Memorial of Saint Justin, martyr
We don't see much of a gentle Jesus in today's gospel reading (Mark 11:11-26). Jesus calls out all of the main characters (if we can call a fig tree a character) for not doing what they're supposed to do.
Take the poor old fig tree: Jesus is hungry and sees a fig tree, but discovers that it has no fruit - as anyone would know anyway, because figs happen not to be in season at that point. But it is the fig tree that gets the blame and the curse for pretty much being in the wrong place at the wrong time.
Take, too, the people at the temple who are selling things. I imagine no one's told them not to sell things. Indeed, they probably see what they're doing as a service to the people coming to the temple but who have not brought the necessary animals for sacrifice. And, moreover, this is their livelihood. So it must seem a bit much to them that Jesus calls them thieves. They're just getting on with their daily lives, doing what needs to be done.

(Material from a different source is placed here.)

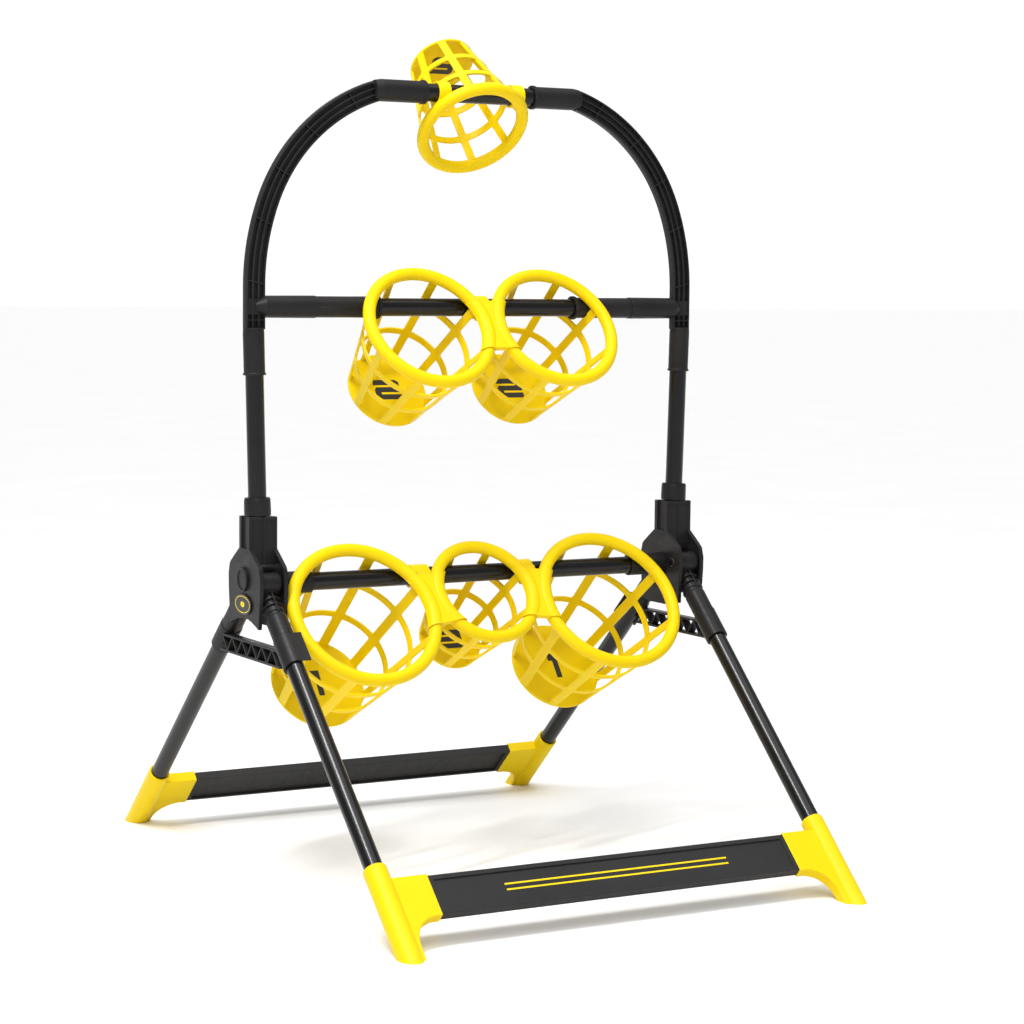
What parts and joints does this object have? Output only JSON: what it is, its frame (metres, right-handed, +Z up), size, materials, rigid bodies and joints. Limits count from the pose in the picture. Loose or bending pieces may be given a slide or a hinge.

Jesus has a purpose, of course, in what he's doing here. By his own actions toward the sellers and the fig tree, Jesus reminds us of all the many ways that we blame others (even inanimate objects) for bad things happening in our lives. This is why it is so important to consider all this in light of the last few lines of today's gospel: Jesus says that we should forgive anyone with whom we have a grievance so that God can forgive us for our transgressions. Wherever we see a "transgression against us" God sees even greater a transgression - and yet still forgives us.
Recognizing our own everyday sins is important, but today's readings are calling us to do more. Unlike the sellers in the temple, we are not meant to be "just" doing what needs to be done, in whatever way best gets it done. God calls us to live our lives in a bit different way, as the apostle reminds us in today's first reading (1 Peter 4:7-13). We are meant to do everything in our lives with "intense" love, to serve one another without complaining.
On the face of it, Christians don't live any differently than any others; we still have to make money and cook dinner and so on. But the marks of our lives are meant to be with this intense love that Peter speaks about. Today, we celebrate the memorial of Saint Justin, who was martyred for the faith in the second century. Outwardly, Justin looked to be a very ordinary man: he was a teacher and he taught philosophy in the same kinds of ways that other, non-Christian philosophers taught. But because he was a follower of Jesus, Justin's life and purpose also looked very different. He spent his life making philosophical arguments in favor of Jesus, to those who didn't think there could be any truth to it. He spent his ordinary teaching life doing extraordinary acts of witness to Jesus, to the point that it was a threat to Roman authorities, and he was put to death.
Today, let us seek to do even our most ordinary acts with the kind of intense, extraordinary love that God calls us to do.